» **Problem requirements**
Take the data below and copy exactly the lines starting at the one with "Write part 2" and finishing at the one with "LEG_WELD_FLOOR = PLATE_TOP + 0.05", both included.

» **Scripts that build objects**

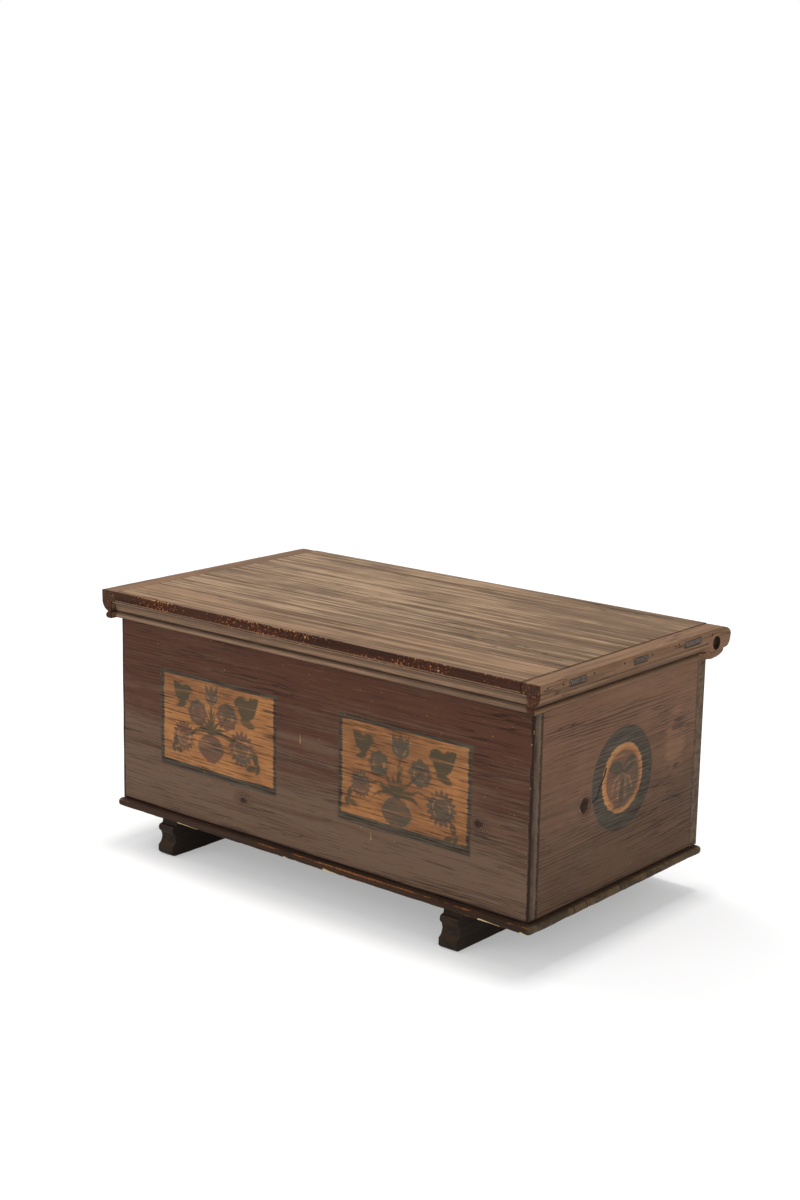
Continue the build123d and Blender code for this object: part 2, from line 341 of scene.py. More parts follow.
def panel_layers(p, panel):
    """Each painted layer of one panel, as distances in millimetres."""
    tulip_x, tulip_y, tulip_size = panel["tulip"]
    vase_x, vase_y, vase_size = panel["vase"]
    neck_y = vase_y - vase_size * 0.95
    flowers = [tulip(p, *panel["tulip"])]
    flowers.append(oval(p, (vase_x, vase_y), vase_size * 1.02, vase_size * 0.82))
    flowers.append(box_distance(p, vase_x - 9, vase_x + 9, neck_y, vase_y))
    foot_y = vase_y + vase_size * 0.78
    flowers.append(box_distance(p, vase_x - 13, vase_x + 13, foot_y - 3, foot_y + 5))
    lines = []
    stems = []
    for x, y, radius in panel["rosettes"]:
        flowers.append(petals(p, (x, y), radius, 8, 0.14))
        lines.append(1.0 - np.abs(petals(p, (x, y), radius * 0.55, 8, 0.2, 0.4)))
        stems.append(polyline(p, [(vase_x, neck_y), ((x + vase_x) / 2, y + radius), (x, y)], 1.8))
    for x, y, radius in panel["suns"]:
        flowers.append(petals(p, (x, y), radius * 1.12, 16, 0.3))
        lines.append(1.0 - np.abs(disc(p, (x, y), radius * 0.62)))
        stems.append(polyline(p, [(vase_x, neck_y), ((x + vase_x) / 2, y - radius * 0.6), (x, y)], 1.8))
    stems.append(stroke(p, (vase_x, neck_y), (tulip_x, tulip_y + tulip_size), 5.0, 2.2))
    leaves = []
    for side in (-1, 1):
        for tip_x, tip_y, bow in ((58, 14, 0.32), (46, -8, 0.24), (26, -26, 0.12), (12, -36, 0.06)):
            tip = (vase_x + side * tip_x, neck_y + tip_y)
            leaves.append(arc_leaf(p, (vase_x, neck_y + 4), tip, -side * bow, 4.6))
        leaves.append(stroke(p, (tulip_x, tulip_y + 52), (tulip_x + side * 9, tulip_y + 30), 2.8, 0.8))
        rim = (tulip_x + side * tulip_size * 1.18, tulip_y - tulip_size * 0.7)
        lines.append(stroke(p, (tulip_x, tulip_y + tulip_size * 1.25), rim, 1.0, 0.8))
    leaves += [bird_bunch(p, *spec) for spec in panel["birds"]]
    leaves += [sprig(p, *spec) for spec in panel["sprigs"]]
    lines.append(stroke(p, (vase_x - 31, vase_y - 12), (vase_x - 16, vase_y - 27), 0.9, 0.9))
    lines.append(stroke(p, (vase_x + 20, vase_y - 26), (vase_x + 33, vase_y - 8), 0.9, 0.9))
    return either(*flowers), either(*leaves, *stems), either(*lines)


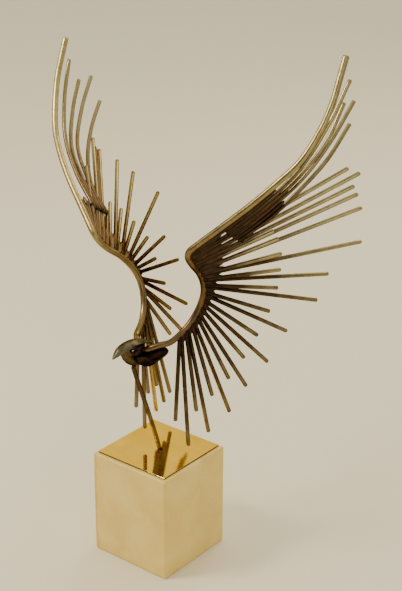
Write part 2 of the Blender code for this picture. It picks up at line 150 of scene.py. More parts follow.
# Weld metal at the foot: middle, direction, and half width and half length of each lump. It is cut
# off just above the plate
LEG_WELDS = (
    ((2.4, -0.5, PLATE_TOP + 0.9), (1, 0.2, 0), (1.1, 2.4)),
    ((0.1, 0.8, PLATE_TOP + 0.7), (0.5, 1, 0), (0.9, 1.7)),
)
LEG_WELD_UNEVEN = 0.15
LEG_WELD_TONE = 0.2
LEG_WELD_FLOOR = PLATE_TOP + 0.05

# How the rods are drawn: their sides, the height of their domed ends, how uneven they are, and how
# long the ripples in rods and in lumps of weld metal are
ARM_SIDES = 24
FEATHER_SIDES = 16
TIP_DOME = 1.6
ARM_UNEVEN = 0.05
FEATHER_UNEVEN = 0.03
ROD_WAVE = 5.0
LUMP_WAVE = 4.5

# How pale the wing rod is, from 0 to 1, at lengths from its tip
ARM_TONE_RUN = (0, 160, 260, 330, 440)
ARM_TONE = (1.0, 0.8, 0.55, 0.35, 0.5)
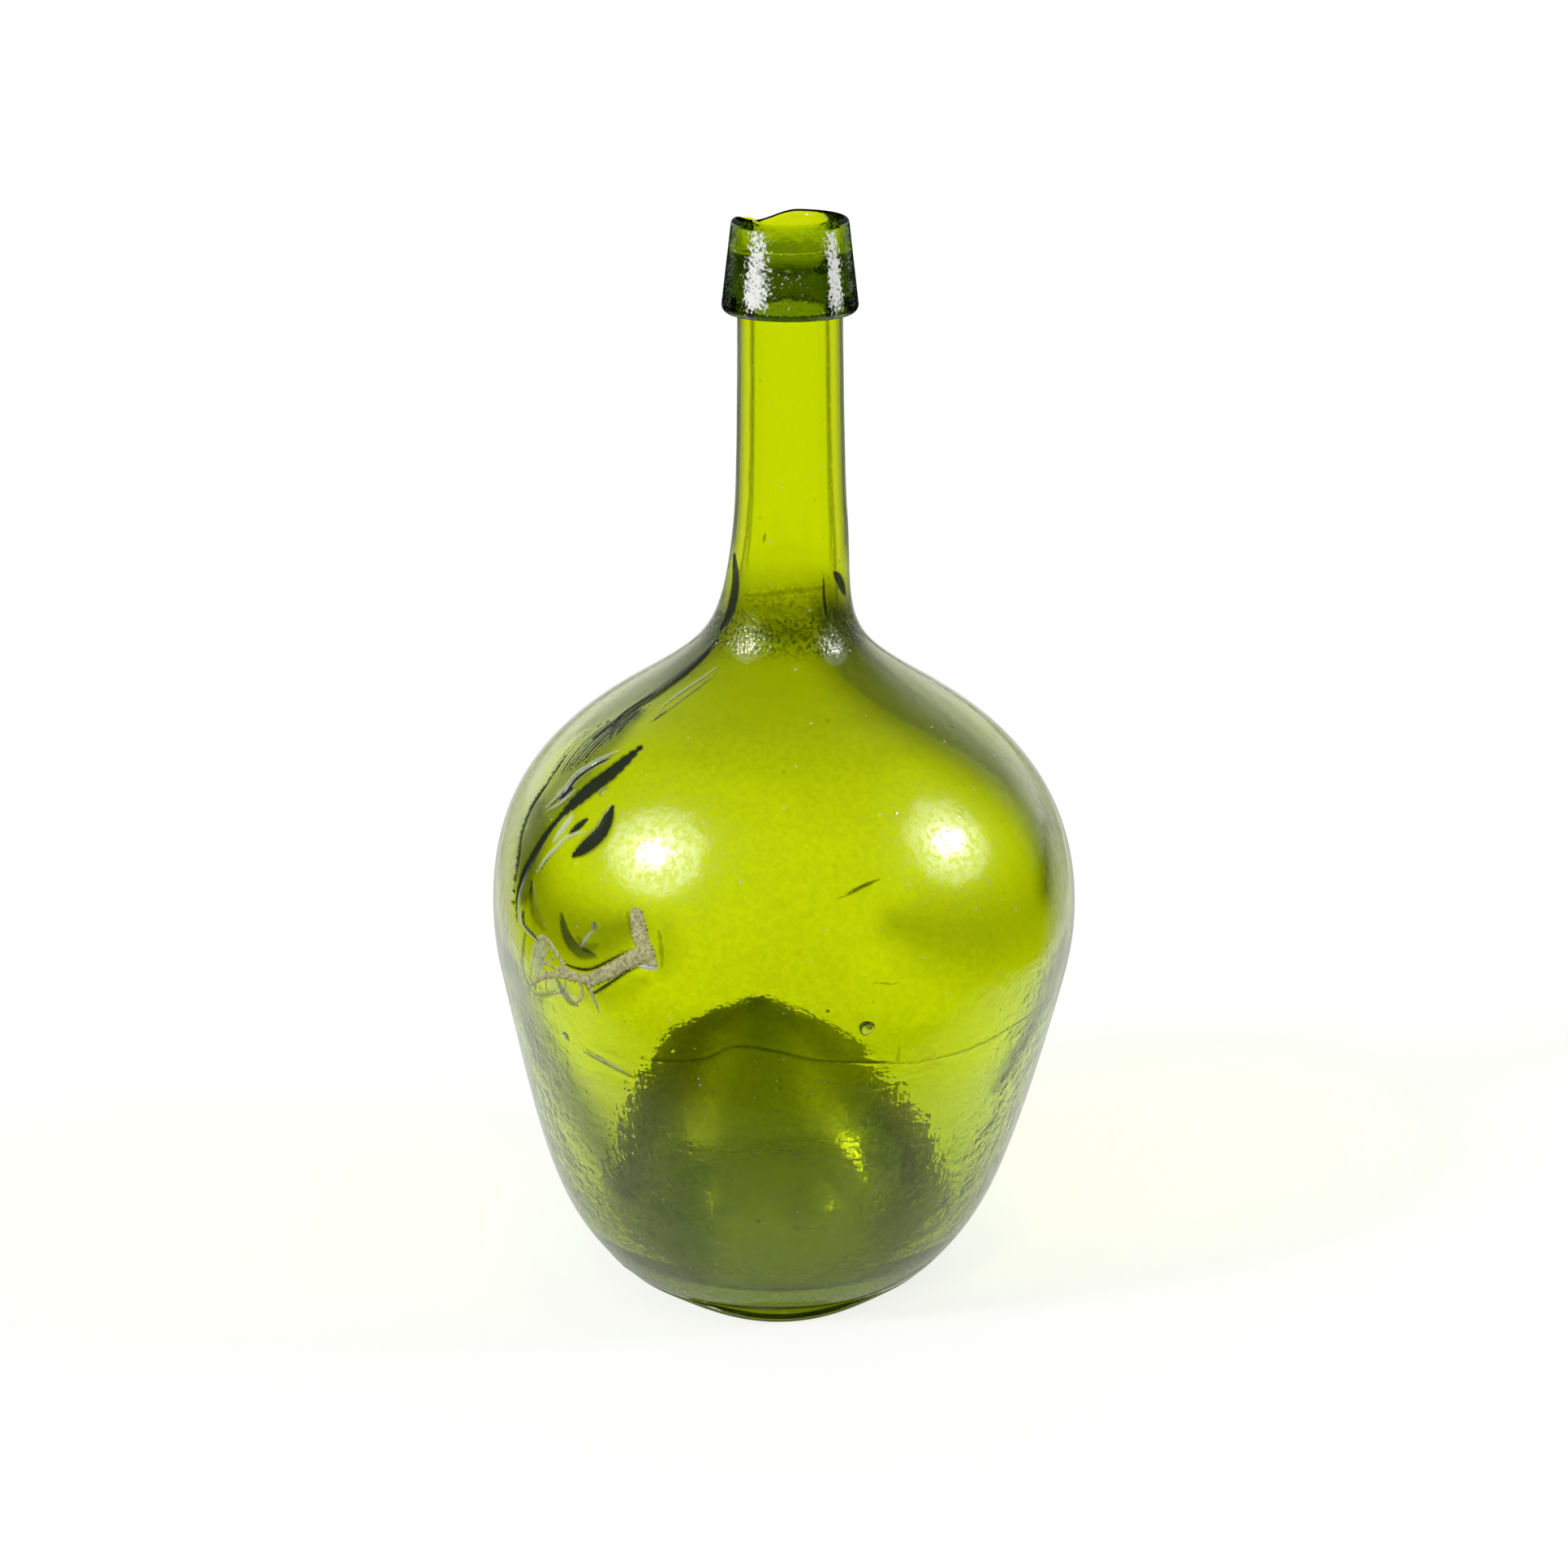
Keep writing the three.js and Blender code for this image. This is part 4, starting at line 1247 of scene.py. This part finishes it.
def pontilGlass():
    s = pontilShape
    material, shader = newMaterial("pontilGlass")
    bump = bumpOf(shader, noise(shader, objectPlace(shader), *s["grain"]), *s["relief"])
    glass = clearGlass(shader, colour(*s["tint"]), s["roughness"], bump)
    finishGlass(shader, glass, glassLook["absorption"])
    return material


def makePontil():
    s = pontilShape
    hollow = kickUnder(0.5)

    def under(radius):
        return next(p.y for p in hollow if p.x >= radius) - s["gap"]

    middle, half = (s["innerRadius"] + s["outerRadius"]) / 2, (s["outerRadius"] - s["innerRadius"]) / 2
    section = arc(Vector((middle, 0)), half, s["thickness"], 180, 360, 12)
    broken = [Vector((p.x, under(p.x) + p.y)) for p in section]
    inwards = range(s["outerRadius"] - 1, s["innerRadius"], -1)
    seat = [Vector((radius, under(radius))) for radius in inwards] + [broken[0]]
    pontil = turned("pontilRing", broken + seat, s["turnSteps"])

    def chip(point):
        turn = math.atan2(point.y, point.x)
        radius = math.hypot(point.x, point.y)
        depth = (under(radius) - point.z) / s["thickness"]
        waves = math.sin(5 * turn) + math.sin(11 * turn) + 0.6 * math.sin(23 * turn + 9 * radius)
        point.z -= depth * s["ragged"] * waves / 2
        point.x += kickPlace(bodyShape["kickHeight"])
        return point

    reshape(pontil, chip)
    shadeSmooth(pontil)
    hand(pontil, "pontil_scar", "pontil_glass", pontilGlass())


# Clay streak

clayShape = {
    "strips": [  # azimuth, height and width along each
        [(-119.2, 151.8, 1.6), (-118.5, 150, 4.6), (-117.8, 147, 5.2), (-117, 143.5, 5.4),
         (-116, 140.5, 5.4), (-115, 138, 5.4), (-113.6, 136.2, 2.0)],
        [(-115.8, 139, 4.0), (-117.5, 138, 5.4), (-119.5, 136, 5.0), (-122, 133, 4.7), (-125, 129.8, 4.5),
         (-127.8, 127, 4.2), (-130.5, 126.3, 3.2), (-134, 126, 3.8), (-136, 126.5, 2.6)],
        [(-143.8, 132.3, 0.8), (-141.8, 134, 1.6), (-139.5, 133.8, 1.8), (-137, 131.4, 1.6),
         (-135, 128.5, 1.8), (-133.5, 126.4, 2.0)],
        [(-146.5, 115, 0.7), (-144.5, 117.5, 1.6), (-142.5, 120, 2.0), (-138.5, 123.3, 2.2),
         (-134.3, 125.3, 2.2)],
        [(-142.6, 133, 0.8), (-144, 128, 1.0), (-145.2, 122, 0.8), (-146.2, 116, 0.6)],
        [(-140.5, 132.6, 0.6), (-141.7, 127.5, 0.7), (-138, 126, 0.7), (-134.5, 126.5, 0.6)],
        [(-144, 127, 0.6), (-140, 126.2, 0.7), (-135.5, 126.6, 0.6)],
        [(-142, 133, 0.5), (-142.5, 128, 0.6), (-141, 124, 0.5), (-138, 123.6, 0.5)],
        [(-139, 133, 0.5), (-140.2, 129, 0.7), (-142.8, 124.5, 0.6), (-144.5, 119, 0.5)],
        [(-137.5, 131.2, 0.5), (-138.6, 128, 0.7), (-141.6, 125, 0.6), (-144.5, 123, 0.5)],
        [(-143.4, 130, 0.4), (-142, 126, 0.5), (-142.5, 122.5, 0.5), (-143.6, 119.5, 0.4)],
        [(-135, 125.5, 0.9), (-134.4, 122, 0.8), (-135.6, 119.2, 0.9), (-139, 117, 0.8), (-140.5, 119, 0.7),
         (-139.8, 121.5, 0.5)],
        [(-134.4, 120, 1.4), (-132.8, 117.8, 1.2), (-131.3, 116.5, 0.7)],
        [(-131, 126, 1.8), (-130, 122.5, 1.3), (-130.6, 119, 1.0), (-131.8, 117.6, 0.6)],
        [(-128.2, 126, 2.2), (-127.5, 122, 1.4), (-126.6, 119.4, 1.0), (-126.2, 117, 0.6)],
    ],
    "flatness": 0.16,  # how thick a strip is for its width
    "raggedness": 0.13,
    "grain": (900.0, 4.0),  # scale and detail
    "relief": (0.6, 0.5 * mm),
    "dark": (0.26, 0.25, 0.1),
    "pale": (0.56, 0.54, 0.27),
    "roughness": 0.8,
}


def burntClay():
    s = clayShape
    material, shader = newMaterial("burntClay")
    grain = noise(shader, objectPlace(shader), *s["grain"])
    clay = shader.node("ShaderNodeBsdfPrincipled", None, {
        "Base Color": shader.mixColour(grain.between(0.3, 0.7), colour(*s["dark"]), colour(*s["pale"])),
        "Roughness": s["roughness"],
        "Normal": bumpOf(shader, grain, *s["relief"]),
    })
    shader.node("ShaderNodeOutputMaterial", None, {"Surface": clay})
    return material


def addStrip(curves, stations, number):
    # one strip of clay, with a ragged edge
    path = flowing(stations, 8)
    line = curves.splines.new("POLY")
    line.points.add(len(path) - 1)
    for k, (point, (azimuth, height, width)) in enumerate(zip(line.points, path)):
        ragged = 1 + clayShape["raggedness"] * (math.sin(2.1 * k + number) + math.sin(3.7 * k + 2 * number))
        point.co = (*(onGlass(azimuth, height) * mm), 1)
        point.radius = width * ragged / 2


def makeClay():
    s = clayShape
    curves = bpy.data.curves.new("clayStreak", "CURVE")
    curves.dimensions = "3D"
    curves.bevel_depth = mm
    curves.bevel_resolution = 3
    curves.use_fill_caps = True
    for number, stations in enumerate(s["strips"]):
        addStrip(curves, stations, number)
    clay = bpy.data.objects.new("clayStreak", curves)
    bpy.context.collection.objects.link(clay)
    bpy.ops.object.select_all(action="DESELECT")
    clay.select_set(True)
    bpy.context.view_layer.objects.active = clay
    bpy.ops.object.convert(target="MESH")
    clay = bpy.context.object

    def flatten(point):
        drift = along(bodyShape["wander"], point.z)
        radius = math.hypot(point.x - drift, point.y)
        surface = radiusAt(outside, point.z)
        scale = (surface + (radius - surface) * s["flatness"]) / radius
        return Vector(((point.x - drift) * scale + drift, point.y * scale, point.z))

    reshape(clay, flatten)
    shadeSmooth(clay)
    hand(clay, "clay_streak", "burnt_clay", burntClay())


# Bead of stray glass

beadShape = {
    "azimuth": -75,
    "height": 118.4,
    "radius": 2.4,
    "thickness": 2.8,
    "sink": 0.45,  # of its middle, into the wall
    "tail": 0.12,  # how much broader it is on one side
    "shade": 0.2,
}


def makeBead():
    s = beadShape
    ball = bpy.ops.mesh.primitive_uv_sphere_add
    bead = addPrimitive("strayBead", ball, segments=32, ring_count=16, radius=mm)
    surface, centre = (onGlass(s["azimuth"], s["height"], lift) for lift in (0, -s["sink"]))
    turn = Vector((0, 0, 1)).rotation_difference((surface - centre).normalized())

    def drop(point):
        point = Vector((point.x * s["radius"], point.y * s["radius"], point.z * s["thickness"] / 2))
        point.x *= 1 + s["tail"] * point.y
        return centre + turn @ point

    reshape(bead, drop)
    shadeSmooth(bead)
    setMark(bead, "shade", [s["shade"]] * len(bead.data.vertices), "POINT")
    hand(bead, "stray_glass_bead", "green_glass", bpy.data.materials["greenGlass"])


makeBody()
print("Body ready")
makeCollar()
print("Collar ready")
makePontil()
makeClay()
makeBead()
print("Pontil glass, clay streak and bead ready")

» **Finished task**
Write part 2 of the Blender code for this picture. It picks up at line 150 of scene.py. More parts follow.
# Weld metal at the foot: middle, direction, and half width and half length of each lump. It is cut
# off just above the plate
LEG_WELDS = (
    ((2.4, -0.5, PLATE_TOP + 0.9), (1, 0.2, 0), (1.1, 2.4)),
    ((0.1, 0.8, PLATE_TOP + 0.7), (0.5, 1, 0), (0.9, 1.7)),
)
LEG_WELD_UNEVEN = 0.15
LEG_WELD_TONE = 0.2
LEG_WELD_FLOOR = PLATE_TOP + 0.05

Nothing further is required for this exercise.